David Richards
- Born: David Stuart Richards 23 May 1954 (age 71) Cwmgwrach, Neath Port Talbot, Wales
- Height: 177 cm (5 ft 10 in)
- Weight: 77 kg (12 st 2 lb)
- School: Neath Grammar School
- University: Cardiff College of Education
- Occupation: Sports teacher

Rugby union career
- Position: Centre

Amateur team(s)
- Years: Team / Apps / (Points)
- Cwmgwrach RFC
- 1972-1986: Swansea RFC / 311 / (505)
- 1977-1984: Barbarian F.C. / 8 / (4)

International career
- Years: Team / Apps / (Points)
- 1979–1983: Wales / 17 / (16)
- 1980: British Lions / 1 / (0)

= David Richards (rugby union, born 1954) =

British Lions & Wales international rugby union footballer

David "Dai" Richards (born 23 May 1954) is a former Welsh international rugby union player.

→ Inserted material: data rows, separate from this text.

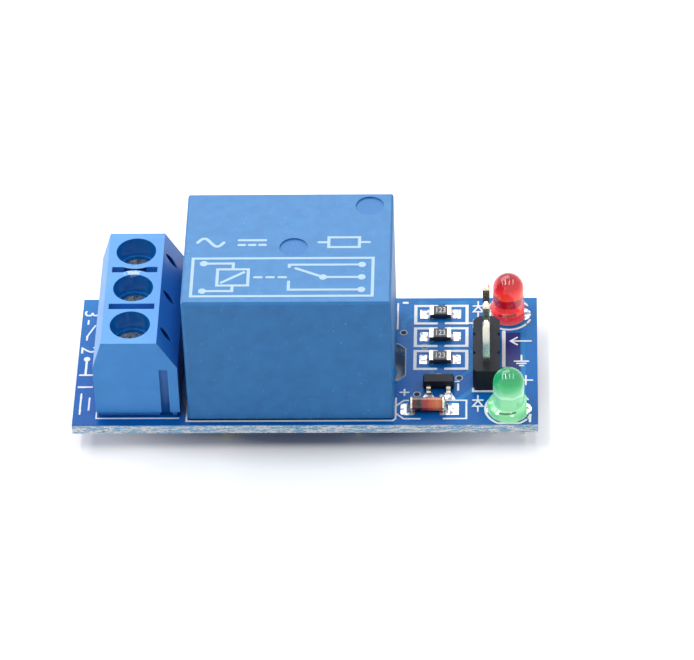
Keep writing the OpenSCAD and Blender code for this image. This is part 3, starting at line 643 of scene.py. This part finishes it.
def ceramic():
    """Dark fired ceramic with paler specks."""
    f = Finish("dark_ceramic", Roughness=0.5)
    specks = f.range(f.noise(10, 4), 0.4, 0.7)
    f.set("Base Color", f.mix(specks, srgb(34, 40, 54), srgb(62, 70, 86)))
    f.relief(f.noise(16, 3), 0.003, 0.03)
    return f.material


MATERIALS = {
    "board_laminate": laminate(),
    "terminal_plastic": terminal_plastic(),
    "relay_plastic": relay_plastic(),
    "bobbin_plastic": moulded("bobbin_plastic", srgb(232, 230, 222), 0.45),
    "black_plastic": moulded("black_plastic", srgb(31, 34, 44), 0.42, grain=0.012, shift=0.3,
                            Specular_IOR_Level=0.2),
    "black_glaze": moulded("black_glaze", srgb(22, 24, 30), 0.3, grain=0.002, edge=0.03, shift=0.3),
    "dark_ceramic": ceramic(),
    "tinned_brass": metal("tinned_brass", srgb(226, 222, 210), 0.28, streak=(1, 4, 1)),
    "plated_steel": metal("plated_steel", srgb(204, 205, 200), 0.28, grain=0.05,
                          streak=(0.3, 0.3, 0.3)),
    "plated_pin": metal("plated_pin", srgb(240, 234, 220), 0.16, streak=(4, 4, 0.3)),
    "soft_iron": metal("soft_iron", srgb(190, 194, 200), 0.35, streak=(0.4, 4, 1)),
    "spring_bronze": metal("spring_bronze", srgb(216, 150, 96), 0.28, streak=(0.3, 5, 1)),
    "brass_strip": metal("brass_strip", srgb(222, 188, 110), 0.28, streak=(1, 1, 0.3)),
    "contact_silver": metal("contact_silver", srgb(236, 234, 228), 0.2),
    "copper_wire": winding(),
    "gold_die": metal("gold_die", srgb(240, 206, 120), 0.25),
    "red_epoxy": lamp_epoxy("red_epoxy", "red_lamp_lens", (1.0, 0.35, 0.3), srgb(90, 0, 10),
                            RED_TONES),
    "green_epoxy": lamp_epoxy("green_epoxy", "green_lamp_lens", (0.5, 1.0, 0.7), srgb(0, 70, 40),
                              GREEN_TONES),
    "diode_glass": diode_tube(),
    "solder": solder(),
}
TRACK = lacquered_copper()
WHITE_INK = ink("white_ink", srgb(246, 248, 250))
CASE_INK = ink("case_ink", srgb(184, 214, 236))
# Dark discs that stand for the shade inside the signal holes.
VIA_HOLE_SHADE = moulded("via_hole_shade", srgb(8, 12, 24), 0.7)
VIA_RIM = moulded("via_rim", srgb(150, 178, 196), 0.35, grain=0.002, edge=0.02)

for part in frame["record"]["subparts"]:
    mesh = frame["nodes"][part["node"]].data
    mesh.materials.clear()
    mesh.materials.append(MATERIALS[part["material_slot"]])


# ---- Board: tracks, pads and print ----

LEADS = {
    "terminal": POLES,
    "contact": [Vector((centre("closed_terminal").x, box("closed_terminal")[0].y + 0.2, 0)),
                Vector((centre("open_terminal").x, box("open_terminal")[1].y - 0.2, 0))],
    "common": [centre("common_terminal")],
    "coil": [centre("coil_pin_front"), centre("coil_pin_back")],
    "header": [centre(f"header_pin_{i}") for i in (1, 2, 3)],
}
LAMP_LEAD = 0.45
for lamp in ("red_lamp", "green_lamp"):
    inner = box(f"{lamp}_anode")[0].x + LAMP_LEAD / 2
    outer = box(f"{lamp}_cathode")[1].x - LAMP_LEAD / 2
    LEADS[lamp] = [Vector((x, centre(f"{lamp}_lens").y, 0)) for x in (inner, outer)]
PAD_RADII = {
    "terminal": (0.7, 1.3), "contact": (0.65, 1.3), "common": (0.65, 1.3), "coil": (0.5, 1.0),
    "header": (0.5, 0.9), "red_lamp": (0.45, 0.85), "green_lamp": (0.45, 0.85)
}


def lead_pads():
    """Rings of bare metal round every lead, on both faces."""
    faces = (("upper_pads", TOP - SINK, TOP + PAD_H), ("lower_pads", UNDER - PAD_H, UNDER + SINK))
    for name, low, high in faces:
        pads = Solids(low, high)
        for kind, points in LEADS.items():
            inner, outer = PAD_RADII[kind]
            for p in points:
                pads.ring(p.x, p.y, inner, outer)
        pads.piece(name, MATERIALS["solder"], "solder")


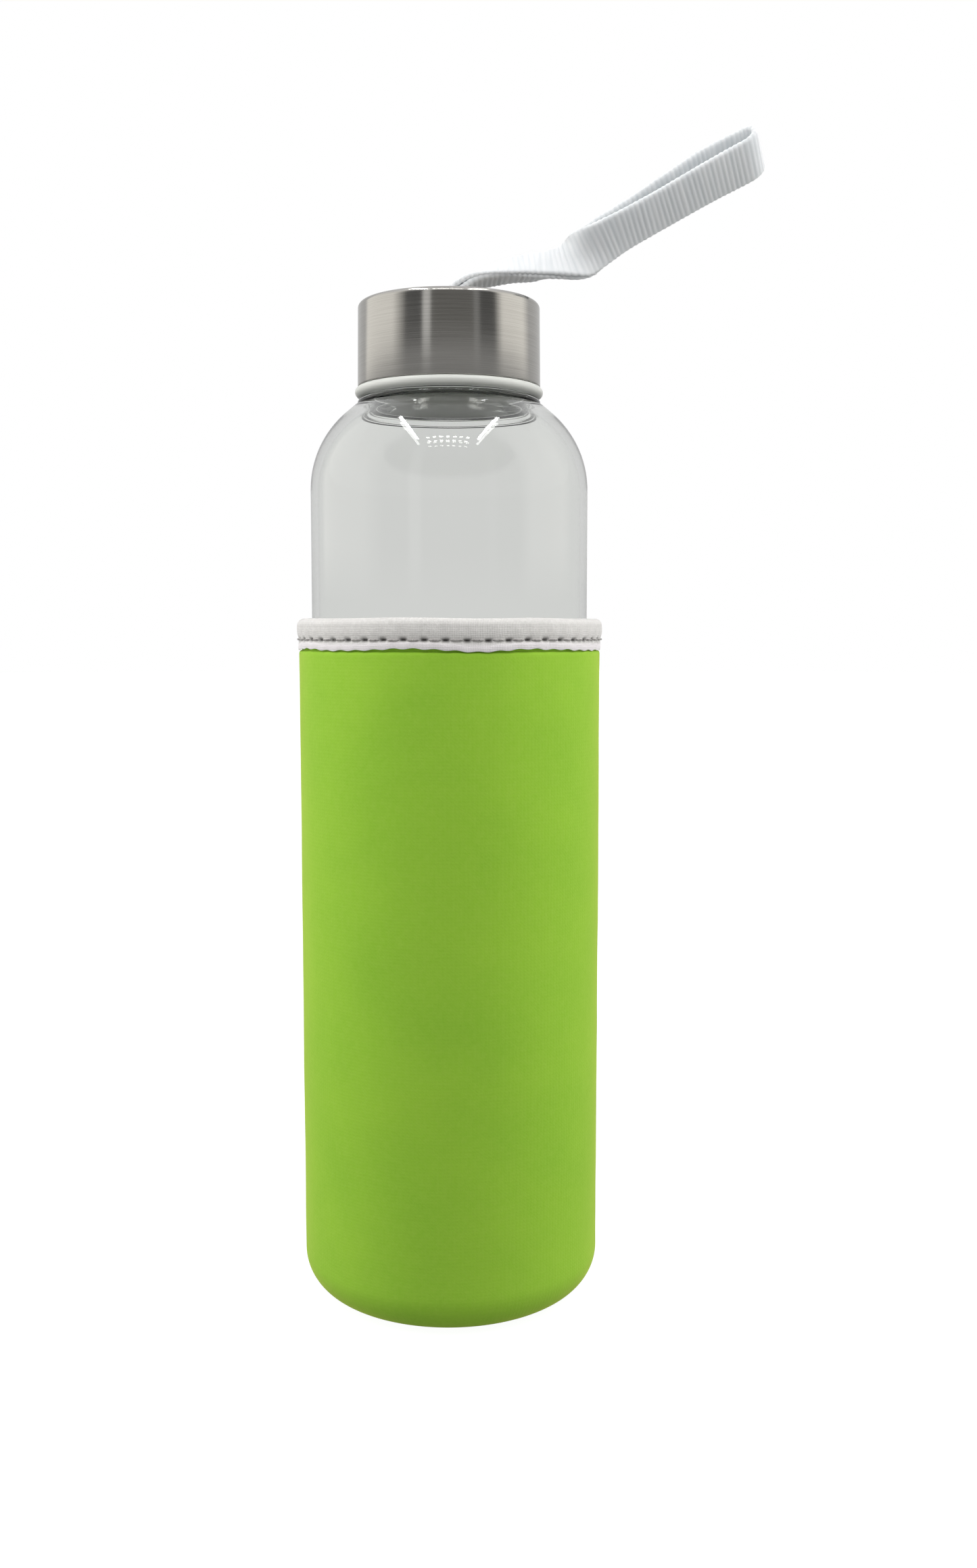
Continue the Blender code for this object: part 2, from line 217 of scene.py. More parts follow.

In 1980 he toured South Africa with the British Lions and at the time played club rugby for Swansea.

==Rugby career==
Richards played on 17 occasions for as a centre or wing, scoring four tries. He was brought into the Welsh side in 1979 for the Five Nations game against France in Paris in place of Llanelli's Ray Gravell.
In hindsight, many observers believe it would have been better to have retained the Steve Fenwick/Ray Gravell centre partnership and moved David Richards to fly-half instead of Cardiff's Gareth Davies. Richards played fly-half for his club side Swansea and was much more effective in that position and indeed his greatest Welsh performance was against Scotland in 1980 when he moved from centre to fly-half when Davies was injured. he played a fine game and scored a magnificent try. He played 311 games for Swansea between 1972/73 and 1985/86, scoring 117 tries, and captained the club in 1981/82, 1982/83 and 1983/84. He toured with the 1980 British Lions to South Africa, playing seven games, including one international appearance. He was also a reserve for the 1977 British Lions tour to New Zealand. He was Welsh Rugby player of the year in 1980.

As well as representing the full Wales team, he also played for Wales B and was also picked for invitational touring side, the Barbarians. After his playing career he became a National selector for the Welsh Rugby Union.